Tribal governments meet in Reno, out of spotlight
The NCAI conference in Reno drew nearly a thousand delegates from around the nation.
From Minnesota to Alaska, Native Americans traveled this week to Reno for a conference of the National Congress of American Indians, believed to be the oldest all-Native American organization in the nation.
Meeting in a casino/hotel convention center, between 800 and 1,000 delegates assembled in workshops and conferences. The conference dealt with dozens of policy issues facing tribal governments around the nation, and participants made it clear they would cherry-pick from the experiences of non-tribal society rather than accepting anything whole.
At a time when Truckee Meadows governments are giving subsidies to big businesses like Scheels and Cabela’s, Reno Sparks Indian Colony chair Arlen Melendez urged his colleagues from across the nation to focus on aiding small businesses.
“When we help those individuals—small-business owners … we’re really helping ourselves,” he told the gathering, calling such a policy a true “entrepreneurial spirit.”
After that speech to the conference, Melendez said the Reno Sparks Colony has one person working on economic development, and he is hoping to add a second person, and that they are expected to focus on small businesses.
Melendez also told the conference that the Reno Sparks Colony has in the past carefully tracked “our unemployment rate compared to the rest of” the region and is about to run another such count. The last colony count found a 20 percent jobless rate, which suggests it is more accurate than state and federal government figures. There is a built-in distortion in state and federal calculations because as soon as a person’s jobless pay runs out, he or she falls off the unemployment radar and is no longer counted for the purpose of the publicly announced rate.
There was considerable comment at the conference about dysfunctional institutions outside the tribal world, such as Congress and the health care industry, and the need for tribes to avoid their mistakes.

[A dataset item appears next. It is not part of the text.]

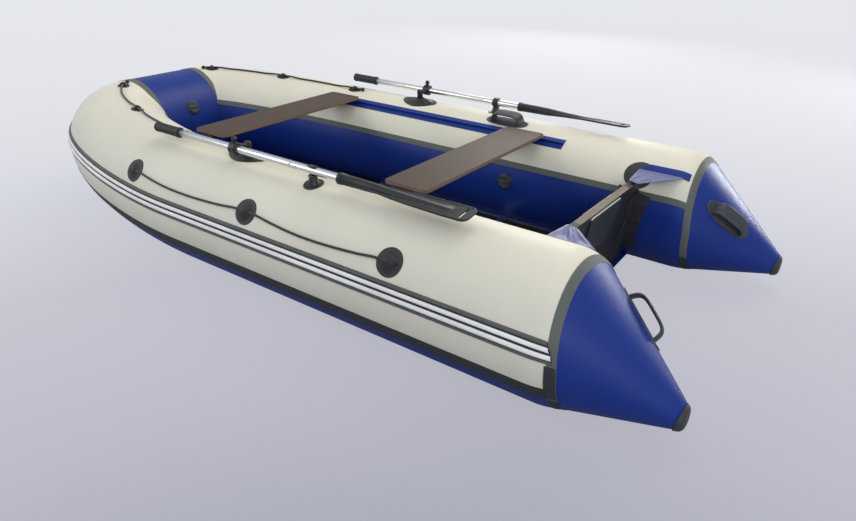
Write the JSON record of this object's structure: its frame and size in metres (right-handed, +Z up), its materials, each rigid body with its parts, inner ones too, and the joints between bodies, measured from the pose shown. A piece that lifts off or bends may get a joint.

Joe Garcia, former four-term president of the Congress, said that the cliché “Government should operate like a business” has led tribes into bad policies.
“Mixing government with business—trying to use the same approach to government will not work,” he told the conference.
Garcia said later that there’s a difference between government’s obligation to serve the public and the business community’s mission to sell goods and services.
“There are some things you can use [from the business community], but not blanket.” he said. “Like health care, for instance. … Data is there, but it’s how you use the data to make a difference. That’s the part of it that’s hard.”
During a discussion of sustainability in fields like housing, and how to get the message out, Melendez said it had a lot to do with thinking ahead. He had learned early in life about the way resources can be used and re-used, and he learned it from the Vietnamese, and recently was given a reminder. He told of how, while serving in Vietnam, he purchased a photo album that has served him well for more than four decades.
Recently the binding started to fray and in looking at it to try to repair it, he discovered that it was made in part from a U.S. military c-ration box.
“[T]he Vietnamese were taking things and selling them back to us,” he joked.
“We have to have this mindset that’s different than what we’ve had in the past, and I think tribal governments can help.”Out of sight
Surprisingly, the conference was virtually ignored by the news media, though it featured discussions of dozens of issues facing tribal governments like sustainable housing, tissue donations, tribal anti-terrorism measures, economic development, international trade, climate change, domestic violence, poverty, taxes, health care, trust lands, tribal sovereignty, gambling, cultural issues, food production and safety, and water. Story ideas, in other words, were hard to miss.
Policymaking by tribal governments on issues like these has application—and thus news value—in Nevada, which contains 29 colonies and reservations. The 29 represent Washo, Shoshone, Paiute and Goshute tribes. One of them, in fact, was just a couple of miles from the site of the conference—the Reno Sparks Indian Colony.
A conference delegate seated at the otherwise empty press table said he had seen no non-tribal reporters present during the first three days of the conference but believed that the delegates themselves were getting the word out through social media.
Garcia said he has found that journalism is quick to cover conflict in the tribal world, but not policymaking.
“I’ll bet if there was a tribal leader that got into a quarrel outside and got into a fight, the media would be here in no time,” he said.
Even national developments affecting Native Americans failed to attract news coverage of the conference. On June 25, the second day of the conference, the U.S. Supreme Court handed down a ruling on a Native American child custody case. On June 26, the third day of the conference, President Obama created a new Council on Native American Affairs. Neither of those developments drew reporters to the conference.
Then, after three days of ignoring the tribal speakers and other participants at the conference, a speech by Interior Secretary Sally Jewell suddenly made news on the last day of the gathering. An Associated Press account of Jewell’s remarks, made to fewer than half the delegates who remained in town, was posted on news websites across the nation. In the end, the speech of a white speaker was the biggest news to come out of a Native American event.